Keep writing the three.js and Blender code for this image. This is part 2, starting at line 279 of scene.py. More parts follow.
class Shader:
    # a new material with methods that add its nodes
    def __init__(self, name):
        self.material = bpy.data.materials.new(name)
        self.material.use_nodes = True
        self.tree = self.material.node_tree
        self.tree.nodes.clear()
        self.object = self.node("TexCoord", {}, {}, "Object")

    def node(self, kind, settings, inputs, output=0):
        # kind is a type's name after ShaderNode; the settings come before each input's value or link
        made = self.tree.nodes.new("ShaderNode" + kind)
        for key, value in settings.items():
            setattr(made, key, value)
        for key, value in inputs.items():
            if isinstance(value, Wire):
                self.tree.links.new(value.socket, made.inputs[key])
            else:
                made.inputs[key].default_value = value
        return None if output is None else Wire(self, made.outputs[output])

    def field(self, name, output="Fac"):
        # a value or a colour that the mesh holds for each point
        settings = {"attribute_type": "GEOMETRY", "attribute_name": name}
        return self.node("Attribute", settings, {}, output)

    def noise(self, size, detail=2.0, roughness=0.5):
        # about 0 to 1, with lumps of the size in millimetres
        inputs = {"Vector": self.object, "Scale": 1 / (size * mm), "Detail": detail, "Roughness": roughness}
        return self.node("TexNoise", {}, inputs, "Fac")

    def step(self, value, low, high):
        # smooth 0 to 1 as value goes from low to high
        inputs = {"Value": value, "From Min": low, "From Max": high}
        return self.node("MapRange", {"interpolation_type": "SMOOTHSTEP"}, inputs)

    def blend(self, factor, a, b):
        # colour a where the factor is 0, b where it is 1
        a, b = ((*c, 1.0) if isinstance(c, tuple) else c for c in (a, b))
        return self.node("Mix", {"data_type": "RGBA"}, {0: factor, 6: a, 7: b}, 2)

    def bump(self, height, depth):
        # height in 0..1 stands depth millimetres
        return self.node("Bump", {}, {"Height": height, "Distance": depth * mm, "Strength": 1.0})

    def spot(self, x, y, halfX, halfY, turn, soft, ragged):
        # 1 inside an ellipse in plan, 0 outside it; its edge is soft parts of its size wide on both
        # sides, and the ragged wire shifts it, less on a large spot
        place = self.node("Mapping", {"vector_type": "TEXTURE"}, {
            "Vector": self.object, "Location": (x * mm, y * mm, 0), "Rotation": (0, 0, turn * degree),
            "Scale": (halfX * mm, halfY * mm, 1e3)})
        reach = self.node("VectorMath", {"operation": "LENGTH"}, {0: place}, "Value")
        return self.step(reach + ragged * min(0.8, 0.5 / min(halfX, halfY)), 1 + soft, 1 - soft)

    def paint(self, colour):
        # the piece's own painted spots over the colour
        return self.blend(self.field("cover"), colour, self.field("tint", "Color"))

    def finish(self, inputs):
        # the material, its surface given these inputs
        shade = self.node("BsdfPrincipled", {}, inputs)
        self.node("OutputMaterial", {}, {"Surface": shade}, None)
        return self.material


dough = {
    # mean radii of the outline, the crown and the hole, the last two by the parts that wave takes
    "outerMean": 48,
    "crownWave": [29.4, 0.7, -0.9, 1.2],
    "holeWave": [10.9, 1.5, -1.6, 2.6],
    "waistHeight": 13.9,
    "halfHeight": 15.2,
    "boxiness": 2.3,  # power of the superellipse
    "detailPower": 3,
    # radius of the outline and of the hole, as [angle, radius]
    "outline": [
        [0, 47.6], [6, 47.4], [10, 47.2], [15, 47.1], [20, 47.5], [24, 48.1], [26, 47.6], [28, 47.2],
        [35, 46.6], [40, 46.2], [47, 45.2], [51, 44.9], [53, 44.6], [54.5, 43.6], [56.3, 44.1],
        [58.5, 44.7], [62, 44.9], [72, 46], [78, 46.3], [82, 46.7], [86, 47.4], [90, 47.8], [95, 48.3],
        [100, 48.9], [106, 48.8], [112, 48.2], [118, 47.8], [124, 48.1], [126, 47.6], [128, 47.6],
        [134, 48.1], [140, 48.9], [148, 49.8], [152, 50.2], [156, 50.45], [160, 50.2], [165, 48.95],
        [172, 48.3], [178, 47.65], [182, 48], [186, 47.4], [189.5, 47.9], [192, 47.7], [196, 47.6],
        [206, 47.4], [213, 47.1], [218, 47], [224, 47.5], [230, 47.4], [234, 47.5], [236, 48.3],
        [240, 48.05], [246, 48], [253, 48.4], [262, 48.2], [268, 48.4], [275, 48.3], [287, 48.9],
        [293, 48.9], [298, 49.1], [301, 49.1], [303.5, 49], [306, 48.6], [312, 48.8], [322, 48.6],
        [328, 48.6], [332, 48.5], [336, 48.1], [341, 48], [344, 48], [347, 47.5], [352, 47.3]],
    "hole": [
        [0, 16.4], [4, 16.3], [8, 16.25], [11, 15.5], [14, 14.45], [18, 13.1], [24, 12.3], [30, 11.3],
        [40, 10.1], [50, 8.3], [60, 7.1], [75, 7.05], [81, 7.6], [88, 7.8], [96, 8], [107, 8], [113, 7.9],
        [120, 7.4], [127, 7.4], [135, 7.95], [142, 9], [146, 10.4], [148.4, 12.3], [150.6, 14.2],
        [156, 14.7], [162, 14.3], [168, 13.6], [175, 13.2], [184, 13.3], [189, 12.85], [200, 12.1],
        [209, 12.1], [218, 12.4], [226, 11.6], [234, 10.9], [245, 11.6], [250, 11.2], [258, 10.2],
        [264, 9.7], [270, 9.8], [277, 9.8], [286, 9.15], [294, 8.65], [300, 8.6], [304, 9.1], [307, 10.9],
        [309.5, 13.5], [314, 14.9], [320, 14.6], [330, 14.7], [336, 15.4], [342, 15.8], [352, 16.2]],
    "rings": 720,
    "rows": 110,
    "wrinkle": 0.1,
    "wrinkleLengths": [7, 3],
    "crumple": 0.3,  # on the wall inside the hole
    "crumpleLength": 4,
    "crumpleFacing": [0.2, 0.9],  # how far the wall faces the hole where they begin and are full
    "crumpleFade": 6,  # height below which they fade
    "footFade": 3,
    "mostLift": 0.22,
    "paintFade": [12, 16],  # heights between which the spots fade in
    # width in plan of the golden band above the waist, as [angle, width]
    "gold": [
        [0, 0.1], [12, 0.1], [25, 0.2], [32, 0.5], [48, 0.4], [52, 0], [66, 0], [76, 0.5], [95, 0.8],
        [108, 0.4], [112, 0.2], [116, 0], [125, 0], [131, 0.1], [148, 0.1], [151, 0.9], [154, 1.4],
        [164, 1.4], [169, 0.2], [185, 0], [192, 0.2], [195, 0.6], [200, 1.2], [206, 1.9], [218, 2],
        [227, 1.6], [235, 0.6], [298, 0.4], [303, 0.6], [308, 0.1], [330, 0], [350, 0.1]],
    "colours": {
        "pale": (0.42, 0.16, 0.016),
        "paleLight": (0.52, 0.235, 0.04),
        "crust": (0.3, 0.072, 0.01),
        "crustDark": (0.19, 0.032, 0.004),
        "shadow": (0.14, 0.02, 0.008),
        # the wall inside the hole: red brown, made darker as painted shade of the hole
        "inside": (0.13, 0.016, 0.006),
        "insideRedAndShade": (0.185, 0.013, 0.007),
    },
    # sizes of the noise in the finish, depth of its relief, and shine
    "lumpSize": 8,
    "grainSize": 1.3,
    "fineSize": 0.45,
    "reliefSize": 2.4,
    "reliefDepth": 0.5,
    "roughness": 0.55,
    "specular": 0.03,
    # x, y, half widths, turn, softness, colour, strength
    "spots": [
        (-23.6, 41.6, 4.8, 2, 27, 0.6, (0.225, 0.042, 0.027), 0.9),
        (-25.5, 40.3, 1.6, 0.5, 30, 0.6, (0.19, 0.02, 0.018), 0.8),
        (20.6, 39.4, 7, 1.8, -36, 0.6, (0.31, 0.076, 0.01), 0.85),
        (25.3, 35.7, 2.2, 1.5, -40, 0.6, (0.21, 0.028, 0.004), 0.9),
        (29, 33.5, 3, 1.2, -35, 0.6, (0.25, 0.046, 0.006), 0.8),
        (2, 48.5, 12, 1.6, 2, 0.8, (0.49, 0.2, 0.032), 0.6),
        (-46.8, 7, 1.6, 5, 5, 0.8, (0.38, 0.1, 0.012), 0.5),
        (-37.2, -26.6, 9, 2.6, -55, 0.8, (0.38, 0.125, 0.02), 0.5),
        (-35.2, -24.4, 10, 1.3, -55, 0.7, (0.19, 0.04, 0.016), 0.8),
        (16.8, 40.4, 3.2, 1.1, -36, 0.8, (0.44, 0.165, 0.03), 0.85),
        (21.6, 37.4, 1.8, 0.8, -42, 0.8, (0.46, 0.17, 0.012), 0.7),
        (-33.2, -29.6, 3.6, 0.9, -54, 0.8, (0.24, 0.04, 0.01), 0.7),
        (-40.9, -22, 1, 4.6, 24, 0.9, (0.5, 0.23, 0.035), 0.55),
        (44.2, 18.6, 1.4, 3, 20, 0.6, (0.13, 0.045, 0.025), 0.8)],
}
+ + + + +
Goal:
Collect the lines of the data that carry the word "parts".

Written reply:
Keep writing the three.js and Blender code for this image. This is part 2, starting at line 279 of scene.py. More parts follow.
        # 1 inside an ellipse in plan, 0 outside it; its edge is soft parts of its size wide on both
    # mean radii of the outline, the crown and the hole, the last two by the parts that wave takes